ASSAf News

Women representation and participation in national science academies globally are insignificant despite efforts to promote the role of women in science. The first comprehensive survey of member academies of IAP: The Global Network of Science Academies, found the average share of women members across 69 national science academies to be 12%. In just under one half, 30 academies from 69, the share of women members was either 10% or less.

The report Women for Science: Inclusion and Participation in Academies of Science was supported by the IAP and published by the Academy of Science of South Africa (ASSAf).

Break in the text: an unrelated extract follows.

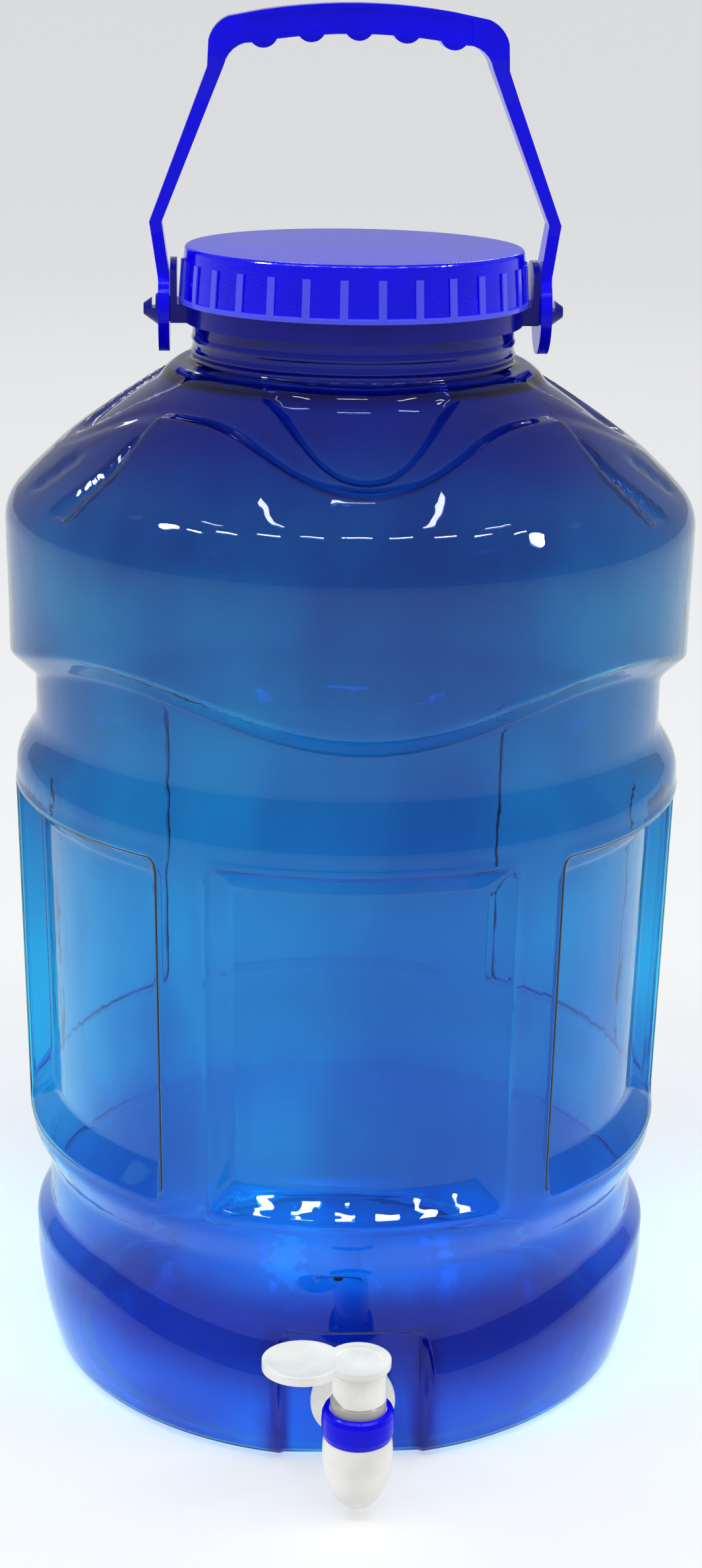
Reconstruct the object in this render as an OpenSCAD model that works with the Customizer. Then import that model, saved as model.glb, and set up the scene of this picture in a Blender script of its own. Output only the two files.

It documents the results of two surveys undertaken by the Inter-American Network of Academies of Sciences (IANAS) and ASSAf targeting member countries of the IAP.

The report points out that “great strides have been made in enrolling more women in undergraduate courses, especially in the biological and chemical sciences (success has been more limited in the areas of physics, mathematics and engineering), there remains significant challenges in ensuring that the best women scientists are able to have fulfilling careers with increasing levels of responsibility, eventually taking up leadership and decision-making positions.”

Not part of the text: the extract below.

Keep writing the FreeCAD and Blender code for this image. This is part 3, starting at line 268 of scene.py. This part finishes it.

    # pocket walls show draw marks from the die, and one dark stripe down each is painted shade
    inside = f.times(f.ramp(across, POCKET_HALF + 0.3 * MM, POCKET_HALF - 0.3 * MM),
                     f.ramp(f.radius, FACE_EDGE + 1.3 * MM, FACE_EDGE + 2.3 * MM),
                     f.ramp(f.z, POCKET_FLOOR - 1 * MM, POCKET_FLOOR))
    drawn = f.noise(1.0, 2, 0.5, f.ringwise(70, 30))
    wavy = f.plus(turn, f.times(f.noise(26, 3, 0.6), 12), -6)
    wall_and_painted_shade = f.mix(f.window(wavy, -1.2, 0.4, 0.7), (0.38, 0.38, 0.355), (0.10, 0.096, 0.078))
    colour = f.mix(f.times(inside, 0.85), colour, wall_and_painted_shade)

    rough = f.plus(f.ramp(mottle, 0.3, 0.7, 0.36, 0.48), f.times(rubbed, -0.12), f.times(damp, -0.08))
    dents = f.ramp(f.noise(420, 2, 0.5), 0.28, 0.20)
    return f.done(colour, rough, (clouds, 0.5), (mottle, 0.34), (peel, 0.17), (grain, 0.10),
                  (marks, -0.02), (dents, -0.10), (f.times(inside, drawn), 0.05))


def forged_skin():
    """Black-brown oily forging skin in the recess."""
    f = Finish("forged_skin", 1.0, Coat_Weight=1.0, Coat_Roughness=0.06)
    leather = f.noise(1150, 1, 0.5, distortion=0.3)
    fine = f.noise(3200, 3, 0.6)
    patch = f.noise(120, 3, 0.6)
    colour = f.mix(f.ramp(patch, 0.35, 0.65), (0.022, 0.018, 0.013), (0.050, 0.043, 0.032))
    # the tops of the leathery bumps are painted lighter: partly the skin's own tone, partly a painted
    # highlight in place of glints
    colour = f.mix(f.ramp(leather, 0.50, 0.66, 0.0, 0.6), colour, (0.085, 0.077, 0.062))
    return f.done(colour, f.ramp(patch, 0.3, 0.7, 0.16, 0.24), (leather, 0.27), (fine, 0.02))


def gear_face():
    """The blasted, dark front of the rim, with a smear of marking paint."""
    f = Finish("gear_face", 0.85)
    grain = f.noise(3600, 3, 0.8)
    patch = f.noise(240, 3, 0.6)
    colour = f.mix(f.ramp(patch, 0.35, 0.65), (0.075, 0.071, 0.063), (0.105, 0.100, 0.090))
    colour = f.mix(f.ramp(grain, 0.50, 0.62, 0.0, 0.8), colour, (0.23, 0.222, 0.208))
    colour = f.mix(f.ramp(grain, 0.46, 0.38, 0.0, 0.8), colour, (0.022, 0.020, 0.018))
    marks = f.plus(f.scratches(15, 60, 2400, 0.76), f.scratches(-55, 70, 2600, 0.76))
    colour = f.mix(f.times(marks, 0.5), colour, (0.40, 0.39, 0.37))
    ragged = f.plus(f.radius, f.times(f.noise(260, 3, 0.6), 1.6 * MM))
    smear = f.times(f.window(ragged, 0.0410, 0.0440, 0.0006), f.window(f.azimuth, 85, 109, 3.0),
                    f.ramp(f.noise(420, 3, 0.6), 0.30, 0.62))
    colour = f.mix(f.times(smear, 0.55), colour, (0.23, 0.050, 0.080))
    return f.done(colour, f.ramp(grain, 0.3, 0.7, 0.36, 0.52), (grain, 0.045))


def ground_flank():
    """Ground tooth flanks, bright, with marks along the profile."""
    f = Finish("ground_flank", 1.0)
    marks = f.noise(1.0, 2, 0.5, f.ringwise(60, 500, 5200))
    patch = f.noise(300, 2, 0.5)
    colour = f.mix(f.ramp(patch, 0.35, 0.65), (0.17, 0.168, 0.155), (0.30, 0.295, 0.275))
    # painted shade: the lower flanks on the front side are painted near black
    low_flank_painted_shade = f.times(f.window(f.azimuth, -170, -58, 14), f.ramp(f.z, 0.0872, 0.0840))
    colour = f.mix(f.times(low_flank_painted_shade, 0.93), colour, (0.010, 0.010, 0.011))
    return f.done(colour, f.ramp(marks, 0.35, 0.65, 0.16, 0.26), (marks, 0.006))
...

National academies with the largest shares of women members are the Cuban Academy of Sciences (27%) and the Caribbean Academy of Sciences (26%). The national science aca-demies of Mexico, Nicaragua, Peru, Uruguay and Honduras are among the list of the top 10 academies with the largest shares of women members.

Women are ‘best’ represented in the social sciences, humanities and arts (16% of all mem-bers in this discipline, across all science academies, are women), followed by the biological sciences (15%) and the medical and health sciences (14%). Women’s representation as academy members is least in the mathematical sciences (6%) and engineering sciences (5%).

Findings for the three global science academies – Islamic World Academy of Sciences (IAS), the World Academy of Art and Science (WAAS) and The World Academy of Sciences (TWAS) – show a similar picture: women are ‘best’ represented among academy members in the social sciences and humanities.

The National Academy of Sciences in the US (47%), together with two European academies (Switzerland and Sweden, both 47%), have the best representation of women as members of the governing body. Outside Europe, Cuba recorded 40%, Canada, 38% and Panama, 38%. Relatively high figures were also recorded for three other European academies: the Netherlands (43%), the UK (40%) and Ireland (36%).